I start by defining the plane stress differential equations for stress
Needs["NDSolve`FEM`"];
(* plane stress equations *)
ClearAll[planeStress];
planeStress::usage =
"planeStress[u,v,t,x,y,Y,\[Nu]] Y is modulus of elasticity and \
\[Nu] is Poission ratio. ";
planeStress[u_, v_, t_, x_, y_,
Y_, \[Nu]_] := {Inactive[
Div][{{0, -((Y*\[Nu])/(1 - \[Nu]^2))}, {-(Y*(1 - \[Nu]))/(2*(1 - \
\[Nu]^2)), 0}}.Inactive[Grad][v[t, x, y], {x, y}], {x, y}] +
Inactive[
Div][{{-(Y/(1 - \[Nu]^2)),
0}, {0, -(Y*(1 - \[Nu]))/(2*(1 - \[Nu]^2))}}.Inactive[Grad][
u[t, x, y], {x, y}], {x, y}],
Inactive[Div][{{0, -(Y*(1 - \[Nu]))/(2*(1 - \[Nu]^2))}, \
{-((Y*\[Nu])/(1 - \[Nu]^2)), 0}}.Inactive[Grad][
u[t, x, y], {x, y}], {x, y}] +
Inactive[
Div][{{-(Y*(1 - \[Nu]))/(2*(1 - \[Nu]^2)),
0}, {0, -(Y/(1 - \[Nu]^2))}}.Inactive[Grad][
v[t, x, y], {x, y}], {x, y}]}
Next I make the mesh and set up the boundary conditions.
(* make mesh *)
\[CapitalOmega] = ImplicitRegion[True, {x, y}];
mesh = ToElementMesh[\[CapitalOmega], {{0, 5}, {0, 1}},
"MaxCellMeasure" -> 0.05];
(* Set up boundary conditions *)
bcs = DirichletCondition[{u[t, x, y] == 0, v[t, x, y] == 0}, x == 0];
Here I set up the PDE with the second derivative to give an acceleration term. In user21's formulation there is a first derivative.
(* Set up PDE *)
pde2D = {D[u[t, x, y], {t, 2}], D[v[t, x, y], {t, 2}]} +
planeStress[u, v, t, x, y, 10^3, 33/100] == {0, 0};
Now I start NDSolve and put in initial conditions for displacement and velocity
(* Start NDSolve *){state} =
NDSolve`ProcessEquations[{pde2D, bcs,
u[0, x, y] == 0, (D[u[t, x, y], t] /. t -> 0) == 0,
v[0, x, y] == 0, (D[v[t, x, y], t] /. t -> 0) == 0}, {u, v}, {t,
0, 1}, {x, y} \[Element] mesh,
Method -> {"PDEDiscretization" -> {"MethodOfLines",
"SpatialDiscretization" -> {"FiniteElement"}}}];
The next lines of code are standard to get a discretized model
(*Extract the finite element data:*)
femdata = state["FiniteElementData"];
initBCs = femdata["BoundaryConditionData"];
methodData = femdata["FEMMethodData"];
initCoeffs = femdata["PDECoefficientData"];
vd = methodData["VariableData"];
nr = ToNumericalRegion[mesh];
sd = NDSolve`SolutionData[{"Space" -> nr}];
(*Discretize the PDE and the boundary conditions:*)

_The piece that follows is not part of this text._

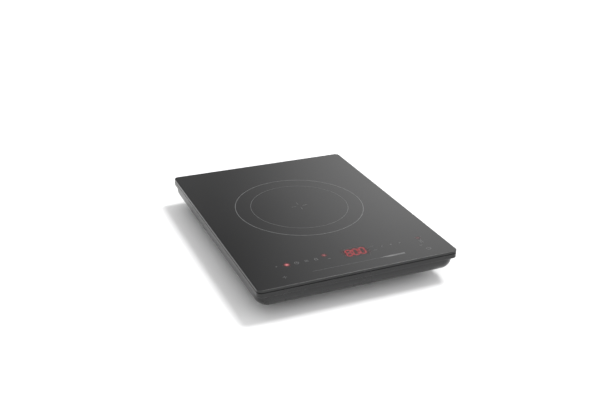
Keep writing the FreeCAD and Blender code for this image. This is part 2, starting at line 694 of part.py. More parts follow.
def case_holes():
    """Screw holes, cooling slots and the gland's hole."""
    pilot = "screw_radius + screw_gap"
    holes = []
    for number, (x, y) in enumerate(boss_places(), start=1):
        holes.append(cylinder(f"case_head_{number}", "head_pocket", "head_depth + tool_over",
                              x, y, "case_z - tool_over"))
        holes.append(cylinder(f"case_pass_{number}", "screw_radius + screw_pass",
                              "boss_split + tool_over", x, y, "case_z"))
    for (side, end), name in FOOT_NAMES.items():
        x, y = foot_place(side, end)
        deep = "foot_recess_depth + foot_screw_length - foot_height + foot_pilot_over + tool_over"
        holes.append(cylinder("pilot_" + name, pilot, deep, x, y, "foot_height - tool_over"))
    for number, (x, y) in enumerate(power_board_holes(), start=1):
        holes.append(cylinder(f"power_pilot_{number}", pilot,
                              "board_screw_length - board_thickness + pilot_over", x, y,
                              "power_top - board_screw_length - pilot_over"))
    for number, (x, y) in enumerate(fan_holes(), start=1):
        holes.append(cylinder(f"fan_pilot_{number}", pilot, "fan_lift + wall - pilot_skin",
                              x, y, "case_z + pilot_skin"))
    for number, angle in enumerate(EAR_ANGLES, start=1):
        x, y = ear_place(angle)
        holes.append(cylinder(f"coil_pilot_{number}", pilot, "coil_pilot_depth", x, y,
                              "bush_z - coil_pilot_depth"))
    for number, (x, y) in enumerate(clamp_places(), start=1):
        holes.append(cylinder(f"clamp_pilot_{number}", pilot, "clamp_pilot_depth", x, y,
                              "clamp_z - clamp_pilot_depth"))
    for number in INTAKE_SLOTS:
        offset = f"({number} * slot_pitch)"
        reach = "(fan_mouth - intake_margin)"
        chord = f"(2 * sqrt({reach} * {reach} - {offset} * {offset}))"
        holes.append(box(f"intake_{number + 5}", "slot_width", chord, "wall + 2 * tool_over",
                         f"fan_x + {offset}", "fan_y", "case_z - tool_over"))
    for number in OUTLET_SLOTS:
        holes.append(box(f"outlet_{number + 6}", "slot_width", "case_bowl + 2 * outlet_over",
                         "outlet_high - outlet_low", f"outlet_centre + {number} * slot_pitch",
                         "back_y - case_inset - case_bowl / 2 + outlet_over", "case_z + outlet_low"))
    holes.append(cylinder_along_y("gland_hole", "gland_body + gland_gap", "wall + 2 * tool_over",
                                  "recess_x", "recess_wall_y - wall - tool_over", "gland_z"))
    return holes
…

discretePDE = DiscretizePDE[initCoeffs, methodData, sd];
discreteBCs = DiscretizeBoundaryConditions[initBCs, methodData, sd];
Now I look at the various matrices
{load, stiffness, damping, mass} = discretePDE["SystemMatrices"]
This gives
Why is the stiffness and damping matrix filled? Should it not be the stiffness and mass?
The damping matrix looks like
MatrixPlot[damping]
What is happening?
Thanks